Tout a été dit sur les attentats qui ont frappé les États-Unis le 11 septembre 2001. L’horreur absolue dans laquelle des milliers de victimes ont été précipitées, l’hydre verte frappée à l’une des têtes de son empire vertueux, l’impossibilité – la sidération – des médias incapables d’analyser les conséquences d’une telle barbarie, l’humiliation des populations arabes qui n’acceptent pas la domination de la sous-culture américaine, à présent occidentale, la riposte, enfin, expéditive, surpuissante, qui ne règlera rien, qui n’a rien réglé d’ailleurs, les hommes suréquipés tuant d’autres hommes et le nom d’Allah brûlant les lèvres de ces guerriers anciens que l’on dit venus d’un autre âge, alors qu’ils attestent simplement de cette évidence aujourd’hui monstrueuse qui, autrefois, fut pourtant une banalité : des hommes peuvent mourir pour leur foi, au milieu d’une rue de Tel-Aviv ou dans les grottes puantes de Tora Bora… Oui, tout a été dit… À quelques réserves près qui, comme le «motif dans le tapis» cher à Henry James, constituent l’essentiel. J’ai ainsi longtemps tenté de m’imaginer quel avait pu être le désespoir ressenti par les passagers des avions détournés, lorsqu’ils ont compris qu’ils allaient mourir. J’ai longtemps tenté d’imaginer l’éclair de joie satanique qui a dû envahir l’esprit et le corps (qu’en est-il de leur âme ?) des terroristes du second avion lorsqu’ils ont vu l’une des deux tours jumelles en flammes, celle sur laquelle d’autres vies s’étaient précipitées, celle que leurs frères d’armes avaient pilonnée avec le nom de Dieu comme marteau invincible. J’ai longtemps tenté d’imaginer la dernière prière que les lèvres de ces illuminés ont murmurée à l’adresse de Celui pour lequel ils n’ont pas craint de donner leur vie…

Du Mal et de notre incapacité à l’imaginer

J’ai donc tenté de me «représenter», au même instant, la multitude de ces milliers de pensées, de peurs, de douleurs, de haines, de joies, de prières et de combien de pensées futiles ou idiotes. Bien sûr, je n’y suis pas parvenu. Qui le pourrait ? Le travail forcené d’un génie des lettres ne pourrait lui-même donner qu’un modeste aperçu de ce qui s’est passé ce jour-là, aperçu toujours limité d’ailleurs par les ressources du langage à l’exigence de représenter le Mal. Reste que je ne peux m’empêcher de penser : qu’auraient écrit un Dante, un Shakespeare, un Dostoïevski, un Sábato ? Qu’auraient peint un Bosch, un Goya, un Dix ?

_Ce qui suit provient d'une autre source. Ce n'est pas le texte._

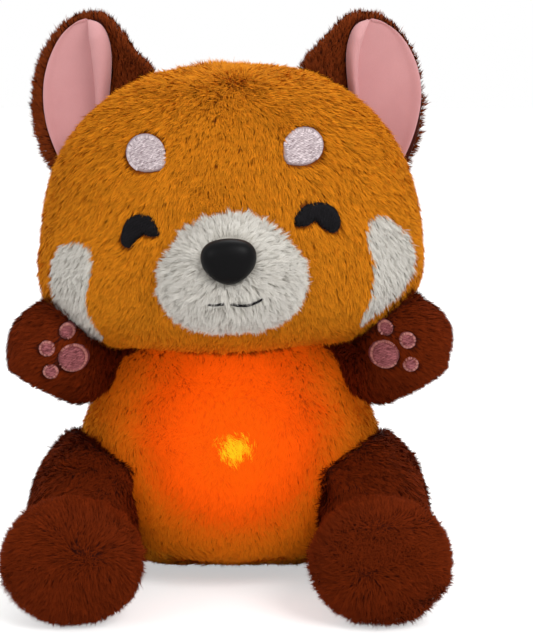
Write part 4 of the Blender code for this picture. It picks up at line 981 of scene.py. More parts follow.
RIGHT_EYE_POINTS = ((-9.2, -4), (-7, 3.4), (-3.3, 6.8), (1, 7.8), (5.2, 6.9), (7.4, 4), (9.2, -1.8), (5, -2.4),
                    (2, -1.6), (-1.6, -4), (-4.4, -7.4), (-7.8, -7.3))
LEFT_EYE_POINTS = ((-11.6, -0.6), (-9.8, 2.2), (-7.6, 4.9), (-4, 6.8), (1.2, 7), (6, 5.3), (9.1, 1.8), (10.5, -3.2),
                   (8.8, -6.9), (5.6, -7), (1.8, -4.7), (-1.2, -1.3), (-5, -2.9), (-10, -3.2))
EYES = {"right": placed(RIGHT_EYE_POINTS, -41.8, 74.6), "left": placed(LEFT_EYE_POINTS, 43.1, 77.2)}
BROWS = {"right": drop_outline(-37.7, 110.6, 9.4, 0.9, 0.2, math.radians(-40), math.radians(24)),
         "left": drop_outline(37.7, 110.6, 9.4, 0.9, 0.2, math.radians(220), math.radians(24))}
CHEEKS = {"right": placed(RIGHT_CHEEK_POINTS, 0.8, 1.4), "left": placed(LEFT_CHEEK_POINTS, -0.8, 1.4)}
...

Dante ou Shakespeare, Goya ou Bosch seraient restés, comme on le dit crûment, en dessous de la réalité. D’une certaine façon, je crois que les attentats du 11 septembre 2001 appartiennent à la catégorie que Günther Anders nommait le supraliminaire (2). Les images de ces deux tours s’écroulant ont bien évidemment donné une intensité inédite à un événement qui, devenu médiatique, s’est vu haussé au rang d’idole planétaire. Sans télévision, c’est une banalité de dire que la tragédie eût été moins remarquable, moins fascinante, moins exemplairement définitive. Ainsi, les Talibans ont perdu la guerre parce que, en farouches iconoclastes, le Dieu qu’ils servent, Dieu sans image(s) ne tolérant pas la moindre représentation, a été vaincu par le Dieu planétaire, visible, irréel certes mais néanmoins fabuleusement visible. Ce Dieu là est européen, américain, mondial : sa destruction même, sans cesse rejouée sur les écrans, est perpétuelle renaissance. L’Idole a donc aboli la distance, puisqu’elle se pare des prestiges de la destruction dans les cervelles de milliards de terriens, hantées par les mêmes images grouillantes.

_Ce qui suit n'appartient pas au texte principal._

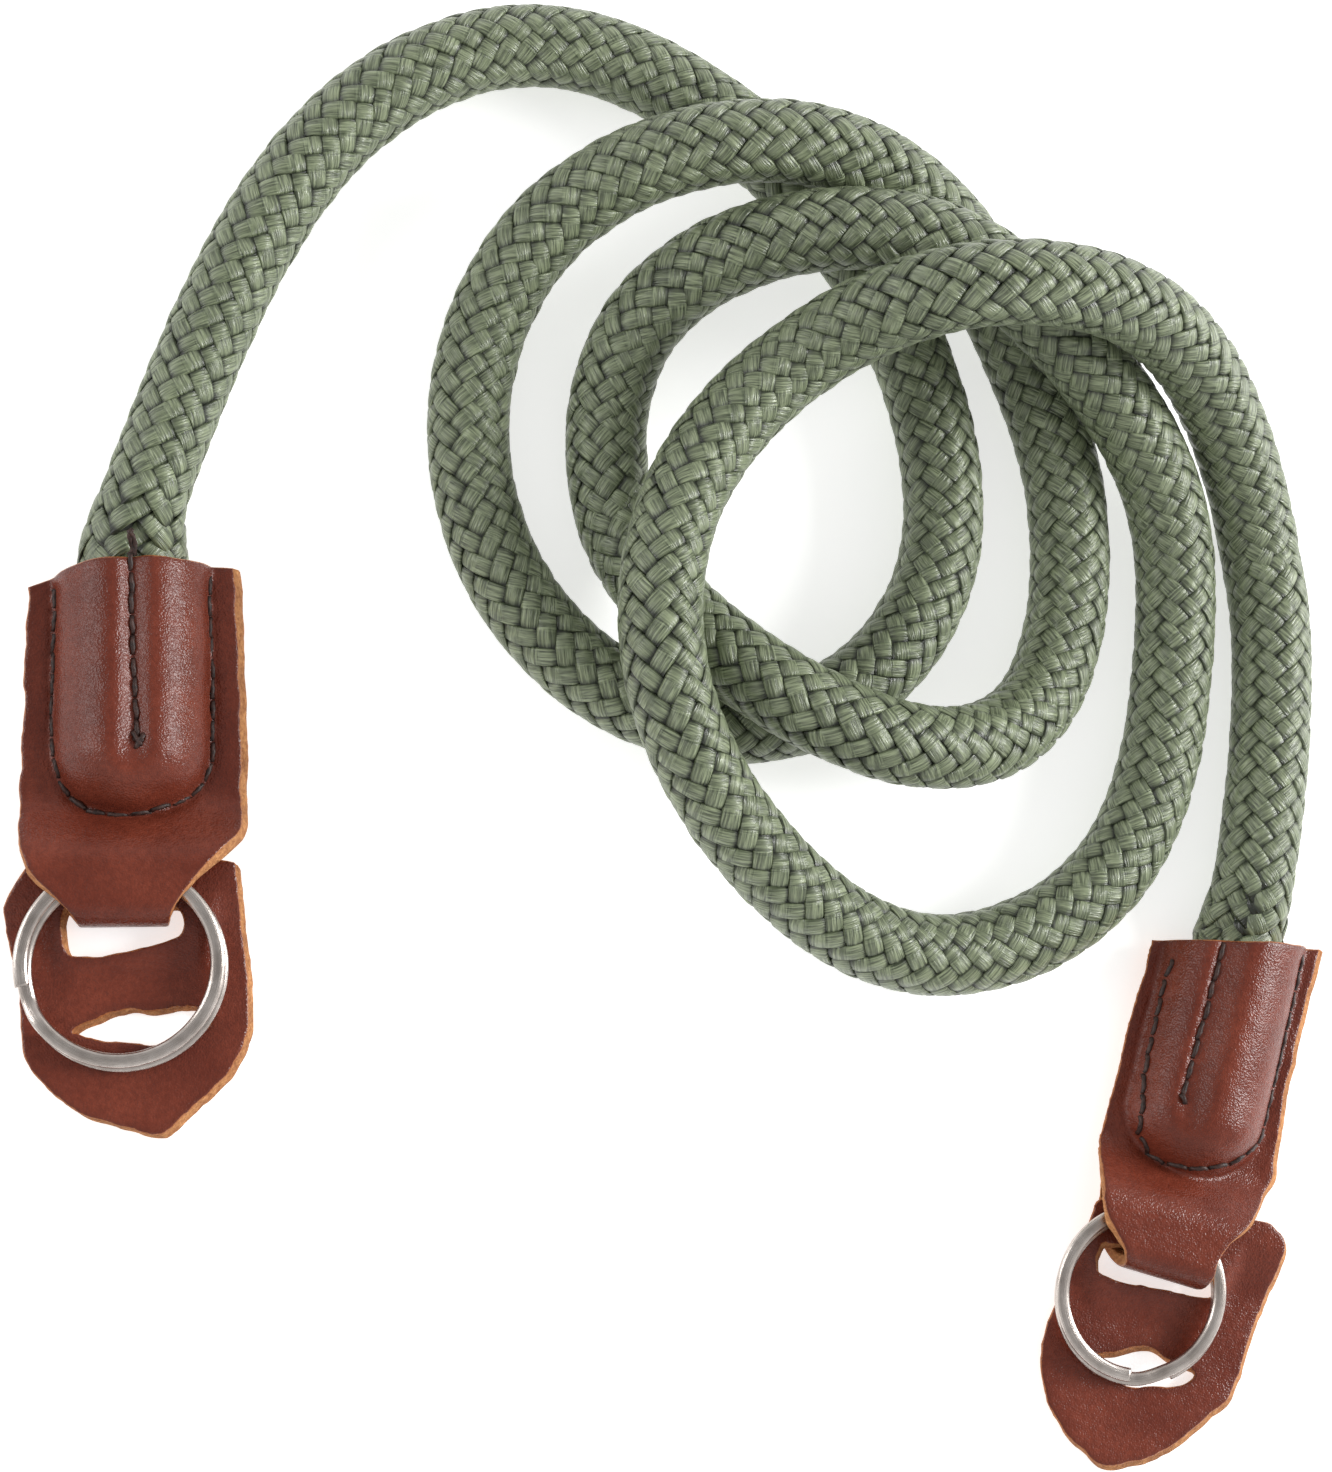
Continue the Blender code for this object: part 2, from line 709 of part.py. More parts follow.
def main():
    for old in list(bpy.data.objects):
        bpy.data.objects.remove(old, do_unlink=True)
    green = material("rope_green", (0.13, 0.19, 0.10), 0.55, 0.0)
    brown = material("leather_brown", (0.17, 0.04, 0.02), 0.45, 0.0)
    steel = material("ring_steel", (0.55, 0.53, 0.50), 0.35, 1.0)

    points = rope_points()
    add_rope(points, green)
    starts = {
        "left": (points[0], (points[1] - points[0]).normalized()),
        "right": (points[-1], (points[-2] - points[-1]).normalized()),
    }
    for end in (END_LEFT, END_RIGHT):
        frame = add_frame(end)
        bpy.context.view_layer.update()
        add_tab(end, frame, brown)
        add_rope_end(end, frame, green, *starts[end["name"]])
        add_pad(end, frame, brown)
        add_ring(end, frame, steel)


main()
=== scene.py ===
"""Looks of the camera strap: braided rope, folded leather tabs, guard pads and split rings.

Lengths are millimetres until a mesh is made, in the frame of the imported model. Each end is
worked in its own frame: across the tab, down from its mouth towards its ring, and up.
"""

import math

import bmesh
import bpy
import numpy as np
from mathutils import Matrix, Vector, geometry


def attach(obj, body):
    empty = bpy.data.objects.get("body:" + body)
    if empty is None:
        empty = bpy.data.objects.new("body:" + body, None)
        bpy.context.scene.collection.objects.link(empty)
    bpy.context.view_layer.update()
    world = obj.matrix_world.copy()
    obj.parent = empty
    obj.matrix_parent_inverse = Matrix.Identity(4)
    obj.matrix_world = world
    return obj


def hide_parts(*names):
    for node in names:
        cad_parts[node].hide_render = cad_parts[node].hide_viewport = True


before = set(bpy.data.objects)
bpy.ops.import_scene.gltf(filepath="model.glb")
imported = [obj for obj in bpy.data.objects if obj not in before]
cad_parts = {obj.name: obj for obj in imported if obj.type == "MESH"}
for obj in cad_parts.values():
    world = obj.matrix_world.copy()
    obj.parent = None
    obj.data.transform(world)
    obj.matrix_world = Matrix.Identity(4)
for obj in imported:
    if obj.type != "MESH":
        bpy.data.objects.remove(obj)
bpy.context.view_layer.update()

MM = 0.001
TINY = 1e-6

# Camera
CAMERA_TARGET = (-4.4, 34.1, 5.0)
CAMERA_DISTANCE = 312.5
CAMERA_TILT = 14.0
CAMERA_HEADING = -143.5
FOCAL_PIXELS = 2600.0
IMAGE_HEIGHT = 1472.0
SENSOR = 36.0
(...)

Pourquoi, alors, ces événements appartiendraient-ils au mystérieux domaine qui est au-delà de la limite ? Parce que, tout simplement, ils en ont annulé la sensibilité et que, prisonnière de ces chutes éternelles de tours, cette même imagination dépérit, éprouvant de plus en plus de difficulté à croire qu’un drame qui n’a pas été rapporté par les médias possède quelque signification, voire réalité. Quelle nouvelle image pourra donc nous émouvoir ? La destruction d’une ville entière, et de préférence mondialement célèbre ?
Le Mal serait donc le «supraliminaire» par excellence. Non pas que l’écheveau du Mal soit caractérisé par sa complexité; c’est bien plutôt la complication du Mal qui doit être soulignée. En revanche, je pense qu’il est impossible à notre esprit de se représenter, hors de la vision énigmatique et confuse que l’art nous en donne, ce mauvais rêve.

Notes
(1) Sans même parler des pseudo-thèses parfaitement indignes dont un site paraît-il citoyen tel qu'Agoravox s'est fait le porte-voix diligent : les attentats du 11 septembre n'existent que dans l'imagination de quelques crétins conservateurs...
(2) Dans Et si je suis désespéré, que voulez-vous que j'y fasse ? (Entretien avec Mathias Greffrath, Allia, 2001).